Third, Kerr suggests that, by focusing on Congress’s privacy goals, I have misconstrued the “focus of congressional concern” test that drives the territoriality determination. As he puts it, the test focuses on the specific things that Congress is regulating, not Congress’s general policy aims. I agree with Kerr on this point. But that does not make the broader policy goals irrelevant.
To the contrary, Congress’s privacy goals provide a context for both identifying and understanding the specific thing Congress was seeking to regulate: access to electronic communications. When one looks to the statute as a whole, the congressional focus on access to electronic communications becomes increasingly clear. Consider, for example, section 2701, which imposes criminal liability on those who unlawfully access electronically stored communications. As the 1986 Senate Report explains, the legislation responds to the “possible wrongful use [of stored electronic communications and public disclosure by law enforcement authorities as well as unauthorized private parties.” The Senate Report further warns that “[t]he providers of these services can do little under current law to resist unauthorized access.” The regulation of electronic communication providers—what Kerr says is the focus of congressional concern—is a means to the end. Just like the limitations put on government access, and just like the criminal penalties imposed on private parties.
To parrot the language Kerr quotes from the Supreme Court’s decision in Morrison v. National Australia Bank: It is the stored electronic communications that are the subject of the statute’s solicitude. And it is access to those communications that the statute seeks regulate.

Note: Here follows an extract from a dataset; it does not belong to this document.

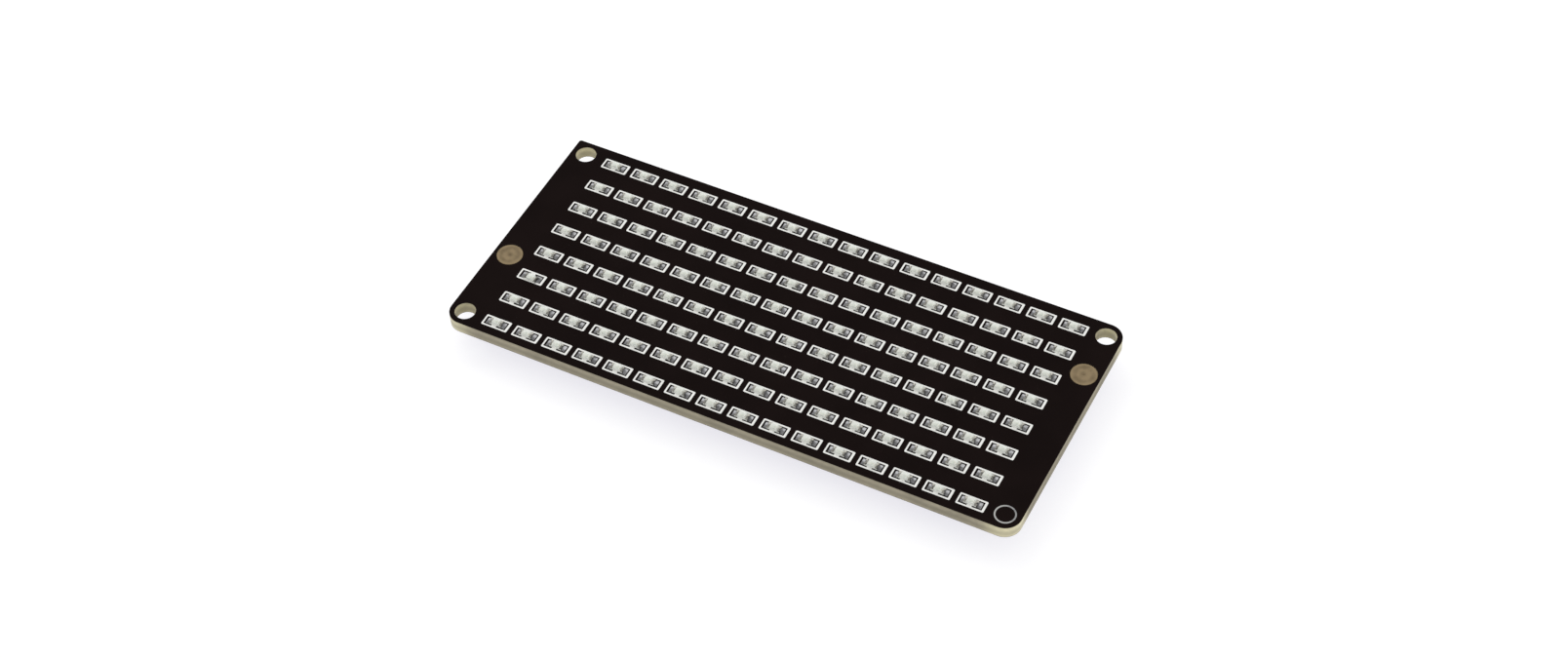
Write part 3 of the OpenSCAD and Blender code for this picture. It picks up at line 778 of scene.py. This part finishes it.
class DOTS_OT_led_solder(bpy.types.Operator):
    """Run the solder fillets up the ends of each LED"""

    bl_idname = "dots.led_solder"
    bl_label = "LED solder"
    bl_options = {"REGISTER", "UNDO"}

    def execute(self, context):
        led = settings().led
        places = LedPlaces()
        draw = random.Random(settings().array.seed + 1)
        half = led.body_length / 2
        bm = fillet(half + led.toe, half + led.plating, led.pad_width, led.climb, 0.02 * MM,
                    led.notch)
        ends = []
        for place in places.both_ends(places.soldered):
            tall = draw.uniform(0.82, 1.12)
            ends.append(place @ Matrix.Diagonal((1, draw.uniform(0.94, 1.0), tall, 1)))
        # painted shade and reflection: the solder is darker on its near half and next to the LED's
        # ends, lighter at its toes
        finish_piece("led_solder_joints", spread(bm, ends),
                     metal_with_painted_shade_finish("tin_solder", settings().colour.solder, (0.18, 0.34),
                                         ((-1.1, 1.0), (-0.9, 0.9), (-0.8, 0.6), (0.8, 0.4),
                                          (0.95, 0.85), (1.2, 1.0)),
                                         ((-0.3, 0.35), (-0.05, 0.4), (0.15, 1.0), (0.4, 1.0))),
                     row_nodes("solder"))

        # the tinned pads fill the lacquer's openings
        pad = bmesh.new()
        inner, outer, side = half - led.terminal, half + led.toe, led.pad_width / 2
        under = on_axis("led_solder_row_1", 2, False) - FRONT
        face_of(pad, [(inner, -side, under), (outer, -side, under), (outer, side, under),
                      (inner, side, under)])
        raise_faces(pad, pad.faces[:], (0, 0, 0.004 * MM - under))
        finish_piece("tinned_led_pads", spread(pad, places.both_ends(places.grid)),
                     metal_finish("tinned_copper_pad", linear("A9A9A9"), (0.3, 0.45), 0.8))
        return {"FINISHED"}


class DOTS_OT_nuts(bpy.types.Operator):
    """Turn the two press-in nuts, with a centre mark, tool rings, a flange and thread grooves"""

    bl_idname = "dots.nuts"
    bl_label = "Press-in nuts"
    bl_options = {"REGISTER", "UNDO"}

    def execute(self, context):
        nut = settings().nut
        steps = 48
        for node in ("press_nut_left", "press_nut_right"):
            centre = middle(node)
            bm = bmesh.new()
            shank, flange, bore = nut.shank / 2, nut.flange / 2, nut.bore / 2
            under = BACK - nut.flange_thickness
            chamfer, ease = 0.07 * MM, 0.04 * MM
            profile = [(0.0, FRONT - 0.075 * MM), (0.07 * MM, FRONT - 0.05 * MM),
                       (0.13 * MM, FRONT - 0.004 * MM)]
            # shallow turned steps on the face
            for ring in (0.42, 0.78, 1.14):
                profile += [(ring * MM, FRONT - 0.004 * MM), ((ring + 0.05) * MM, FRONT - 0.016 * MM),
                            ((ring + 0.10) * MM, FRONT - 0.004 * MM)]
            profile += [(shank - chamfer, FRONT), (shank, FRONT - chamfer), (shank, BACK),
                        (flange - ease, BACK), (flange, BACK - ease), (flange, under + ease),
                        (flange - ease, under), (bore + 0.15 * MM, under)]
            # thread: grooves cut outwards from the bore, a pitch apart
            groove = 0.18 * MM
            z = under + 0.12 * MM
            profile.append((bore, z))
            roof = FRONT - nut.cap
            while z + nut.thread_pitch < roof - 0.05 * MM:
                profile += [(bore + groove, z + nut.thread_pitch / 2), (bore, z + nut.thread_pitch)]
                z += nut.thread_pitch
            profile += [(bore, roof), (0.0, roof + 0.05 * MM)]
            verts = [bm.verts.new((centre.x + r, centre.y, z)) for r, z in profile]
            edges = [bm.edges.new(pair) for pair in zip(verts, verts[1:])]
            bmesh.ops.spin(bm, geom=verts + edges, cent=(centre.x, centre.y, 0), axis=(0, 0, 1),
                           angle=math.tau, steps=steps, use_merge=True)
            bmesh.ops.remove_doubles(bm, verts=bm.verts, dist=1e-7)
            bmesh.ops.recalc_face_normals(bm, faces=bm.faces)
            name = node.replace("press_nut", "turned_nut")
            finish_piece(name, bm, turned_brass_finish(name + "_brass", node), [node])
        return {"FINISHED"}


class DOTS_OT_driver(bpy.types.Operator):
    """Mould the driver chip and bend and solder its leads"""

    bl_idname = "dots.driver"
    bl_label = "Driver chip"
    bl_options = {"REGISTER", "UNDO"}

    def execute(self, context):
        rounded_copy("moulded_driver_chip", "driver_chip",
                     moulded_finish("moulded_chip_epoxy", linear("2B2B2D"), 0.62, 0.12, 0.006),
                     0.06)
        rounded_copy("bent_chip_leads", "driver_chip_leads",
                     metal_finish("tinned_copper", linear("C6C6C6"), (0.25, 0.4), 0.85),
                     0.03, 1)
        dress("driver_chip_solder", metal_finish("lead_solder", settings().colour.solder,
                                                 (0.18, 0.34), 0.8, 0.12, 0.008))
        return {"FINISHED"}


class DOTS_OT_passives(bpy.types.Operator):
    """Finish the capacitors, the resistors, their metal ends and the bare address pads"""

    bl_idname = "dots.passives"
    bl_label = "Capacitors and resistors"
    bl_options = {"REGISTER", "UNDO"}

    def execute(self, context):
        ceramic = moulded_finish("fired_tan_ceramic", linear("BFA981"), 0.5, 0.1, 0.004)
        tin = metal_finish("dipped_tin", linear("C4C4C3"), (0.28, 0.45), 0.8, 0.1, 0.006)
        glaze = resistor_finish()
        for node, name, material, slot, offset in (
            ("bulk_capacitor", "large_capacitor_body", ceramic, "capacitor_body", 0.05),
            ("bulk_capacitor_ends", "large_capacitor_caps", tin, "tinned_lead", 0.12),
            ("small_capacitor", "small_capacitor_body", ceramic, "capacitor_body", 0.03),
            ("small_capacitor_ends", "small_capacitor_caps", tin, "tinned_lead", 0.07),
            ("resistors", "resistor_bodies", glaze, "resistor_body", 0.02),
            ("resistor_ends", "resistor_caps", tin, "tinned_lead", 0.05),
            ("address_pads", "bare_address_pads", tin, "tinned_pad", 0.015),
        ):
            rounded_copy(name, node, material, offset)
        dress("back_solder", metal_finish("pad_solder", settings().colour.solder, (0.18, 0.34),
                                          0.8, 0.12, 0.008))
        return {"FINISHED"}


class DOTS_OT_socket(bpy.types.Operator):
    """Mould the plug socket and finish its contacts and anchor tabs"""

    bl_idname = "dots.socket"
    bl_label = "Plug socket"
    bl_options = {"REGISTER", "UNDO"}

    def execute(self, context):
        rounded_copy("moulded_socket", "socket_housing",
                     moulded_finish("ivory_nylon", linear("E8E3D2"), 0.42, 0.2, 0.004, 0.94),
                     0.05)
        rounded_copy("gold_plated_contacts", "socket_contacts",
                     metal_finish("gold_plating", linear("D9C07A"), (0.2, 0.32), 0.9),
                     0.03, 1)
        rounded_copy("stamped_anchor_tabs", "socket_anchors",
                     metal_finish("tinned_steel", linear("C2C2C2"), (0.28, 0.42), 0.85),
                     0.03, 1)
        return {"FINISHED"}


class DOTS_OT_tracks(bpy.types.Operator):
    """Lay the copper tracks and vias that show through the lacquer behind the board"""

    bl_idname = "dots.tracks"
    bl_label = "Covered tracks"
    bl_options = {"REGISTER", "UNDO"}

    def execute(self, context):
        back = settings().back
        low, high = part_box("driver_chip_leads")
        leads = 14  # on each side of the chip
        inset = 0.21 * MM  # half a lead's width
        pitch = (high[0] - low[0] - 2 * inset) / (leads - 1)
        bm = bmesh.new()
        vias = []
        for side in (-1, 1):
            foot = (high[1] if side > 0 else low[1]) - side * 0.1 * MM
            for i in range(leads):
                x = low[0] + inset + i * pitch
                lean = (i - (leads - 1) / 2) * 0.9 * MM
                out = foot + side * (1.6 + 1.1 * (i % 2)) * MM
                end = (x + lean, out + side * abs(lean) * 0.55)
                self.track(bm, [(x, foot), (x, foot + side * 0.8 * MM), end], back)
                vias.append(end)
        collar = bmesh.new()
        bmesh.ops.create_cone(collar, cap_ends=True, segments=16, radius1=back.via / 2 * 0.8,
                              radius2=back.via / 2, depth=back.track_rise,
                              matrix=Matrix.Translation((0, 0, -back.track_rise / 2)))
        dent = [f for f in collar.faces if f.normal.z < -0.5]
        bmesh.ops.inset_region(collar, faces=dent, thickness=back.via * 0.16, depth=0.0)
        dent = [f for f in collar.faces if f.normal.z < -0.9 and len(f.verts) > 4]
        bmesh.ops.translate(collar, vec=(0, 0, back.track_rise * 0.6),
                            verts=list({v for f in dent for v in f.verts}))
        rings = spread(collar, [Matrix.Translation((x, y, BACK)) for x, y in vias])
        join(bm, rings)
        finish_piece("covered_tracks", bm, solder_mask_finish())
        return {"FINISHED"}

    @staticmethod
    def track(bm, points, back):
        """A raised line of that width through the points, on the back face."""
        half = back.track_width / 2
        left, right = [], []
        for k, (x, y) in enumerate(points):
            before = Vector(points[max(k - 1, 0)])
            after = Vector(points[min(k + 1, len(points) - 1)])
            along = (after - before).normalized()
            across = Vector((-along.y, along.x)) * half
            left.append(bm.verts.new((x + across.x, y + across.y, BACK)))
            right.append(bm.verts.new((x - across.x, y - across.y, BACK)))
        faces = [bm.faces.new((left[k], left[k + 1], right[k + 1], right[k]))
                 for k in range(len(points) - 1)]
        raise_faces(bm, faces, (0, 0, -back.track_rise))


class DOTS_OT_stage(bpy.types.Operator):
    """Set the floor, the studio light and the camera"""

    bl_idname = "dots.stage"
    bl_label = "Stage"
    bl_options = {"REGISTER", "UNDO"}

    def execute(self, context):
        stage = settings().stage
        scene = context.scene
        self.floor()
        self.sky(stage.sky)
        self.lamp("key_lamp", (-0.24, 0.20, 0.36), 0.30, stage.key_power)
        self.lamp("fill_lamp", (0.42, 0.02, 0.16), 0.24, stage.fill_power)
        camera = bpy.data.cameras.new("camera")
        camera.lens, camera.sensor_width, camera.sensor_fit = stage.lens, 36.0, "HORIZONTAL"
        camera.clip_start, camera.clip_end = 0.01, 20.0
        view = bpy.data.objects.new("camera", camera)
        right = Vector((0.89042, 0.45413, -0.03011))
        down = Vector((0.32372, -0.67843, -0.6595))
        turn = Matrix((right, -down, right.cross(-down))).transposed()
        view.matrix_world = Matrix.Translation(stage.camera_place) @ turn.to_4x4()
        scene.collection.objects.link(view)
        scene.camera = view
        scene.view_settings.view_transform = "Standard"
        return {"FINISHED"}

    @staticmethod
    def seen_directly(tree):
        """One where the camera, or a mirror or glass, looks at it, and nought for other light."""
        path = add(tree, "ShaderNodeLightPath")
        first = add(tree, "ShaderNodeMath", operation="MAXIMUM",
                    links={0: path.outputs["Is Camera Ray"], 1: path.outputs["Is Glossy Ray"]})
        return add(tree, "ShaderNodeMath", operation="MAXIMUM",
                   links={0: first.outputs[0], 1: path.outputs["Is Transmission Ray"]}).outputs[0]

    def floor(self):
        """A white sweep: it looks white where it is lit and keeps a part of the shadow."""
        bm = bmesh.new()
        bmesh.ops.create_grid(bm, x_segments=1, y_segments=1, size=3.0)
        mesh = bpy.data.meshes.new("floor")
        bm.to_mesh(mesh)
        bm.free()
        floor = bpy.data.objects.new("floor", mesh)
        bpy.context.scene.collection.objects.link(floor)
        material = bpy.data.materials.new("white_sweep")
        material.use_nodes = True
        tree = material.node_tree
        tree.nodes.clear()
        plain = add(tree, "ShaderNodeBsdfDiffuse", {"Color": linear("E6E6E6")})
        glow = add(tree, "ShaderNodeEmission", {"Color": (0.74, 0.73, 0.79, 1.0), "Strength": 1.0})
        part = add(tree, "ShaderNodeBsdfDiffuse", {"Color": (0.34, 0.35, 0.29, 1.0)})
        seen = add(tree, "ShaderNodeAddShader", links={0: glow.outputs[0], 1: part.outputs[0]})
        mixed = add(tree, "ShaderNodeMixShader",
                    links={0: self.seen_directly(tree), 1: plain.outputs[0], 2: seen.outputs[0]})
        # from underneath the floor is left open, so that the back of the board can be seen
        below = add(tree, "ShaderNodeNewGeometry").outputs["Backfacing"]
        open_below = add(tree, "ShaderNodeMixShader",
                         links={0: below, 1: mixed.outputs[0],
                                2: add(tree, "ShaderNodeBsdfTransparent").outputs[0]})
        add(tree, "ShaderNodeOutputMaterial", links={"Surface": open_below.outputs[0]})
        mesh.materials.append(material)

    def sky(self, strength):
        world = bpy.data.worlds.new("studio")
        bpy.context.scene.world = world
        world.use_nodes = True
        tree = world.node_tree
        tree.nodes.clear()
        paper_white = (1.0, 1.0, 1.0, 1.0)
        even = add(tree, "ShaderNodeBackground", {"Color": paper_white, "Strength": strength})
        white = add(tree, "ShaderNodeBackground", {"Color": paper_white, "Strength": 1.0})
        mixed = add(tree, "ShaderNodeMixShader",
                    links={0: self.seen_directly(tree), 1: even.outputs[0], 2: white.outputs[0]})
        add(tree, "ShaderNodeOutputWorld", links={"Surface": mixed.outputs[0]})

    @staticmethod
    def lamp(name, place, size, power):
        """A soft square lamp that points at the board. Mirrors show the white studio instead."""
        light = bpy.data.lights.new(name, "AREA")
        light.energy, light.size = power, size
        lamp = bpy.data.objects.new(name, light)
        lamp.location = place
        lamp.rotation_euler = (-Vector(place)).to_track_quat("-Z", "Y").to_euler()
        lamp.visible_glossy = False
        bpy.context.scene.collection.objects.link(lamp)


OPERATORS = (DOTS_OT_stage, DOTS_OT_board, DOTS_OT_outlines, DOTS_OT_leds, DOTS_OT_led_solder,
             DOTS_OT_nuts, DOTS_OT_driver, DOTS_OT_passives, DOTS_OT_socket, DOTS_OT_tracks)


class DOTS_PT_panel(bpy.types.Panel):
    """Lists the pieces of the dot matrix"""

    bl_idname = "DOTS_PT_panel"
    bl_label = "Dot matrix"
    bl_space_type = "VIEW_3D"
    bl_region_type = "UI"
    bl_category = "Dot matrix"

    def draw(self, context):
        groups = context.scene.dot_matrix
        for operator in OPERATORS:
            self.layout.operator(operator.bl_idname)
        for name in ("array", "led", "ink", "nut", "back", "colour", "stage"):
            box = self.layout.box()
            box.label(text=name.capitalize())
            group = getattr(groups, name)
            for key in group.__annotations__:
                box.prop(group, key)


CLASSES = (DotArraySettings, LedSettings, PrintSettings, NutSettings, BackSettings,
           ColourSettings, StageSettings, DotMatrixSettings, *OPERATORS, DOTS_PT_panel)


def register():
    for cls in CLASSES:
        bpy.utils.register_class(cls)
    bpy.types.Scene.dot_matrix = PointerProperty(type=DotMatrixSettings)


def unregister():
    del bpy.types.Scene.dot_matrix
    for cls in reversed(CLASSES):
        bpy.utils.unregister_class(cls)


def main():
    register()
    for operator in OPERATORS:
        group, name = operator.bl_idname.split(".")
        getattr(getattr(bpy.ops, group), name)()


if __name__ == "__main__":
    main()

Fourth, I continue to think that Kerr’s policy analysis is unduly one-sided (an issue I explore in much more depth in a post later today). I, too, have concerns about the policy implications of a Microsoft win. But I also have concerns about the policy implications of a government win—which are a lot more complex than simply the potential loss of business for U.S. companies. Moreover, it seems a bit strange for Kerr to warn of the substantial costs of data being beyond the reach of U.S. government’s lawful authority to compel (the result if Microsoft wins), yet then suggest in the next paragraph that companies could (in response to a government win) simply structure themselves differently to evade the U.S. government’s reach.
A big thank you to Kerr for provoking—and then continuing—the conversation. It will be interesting to see what the Second Circuit has to say.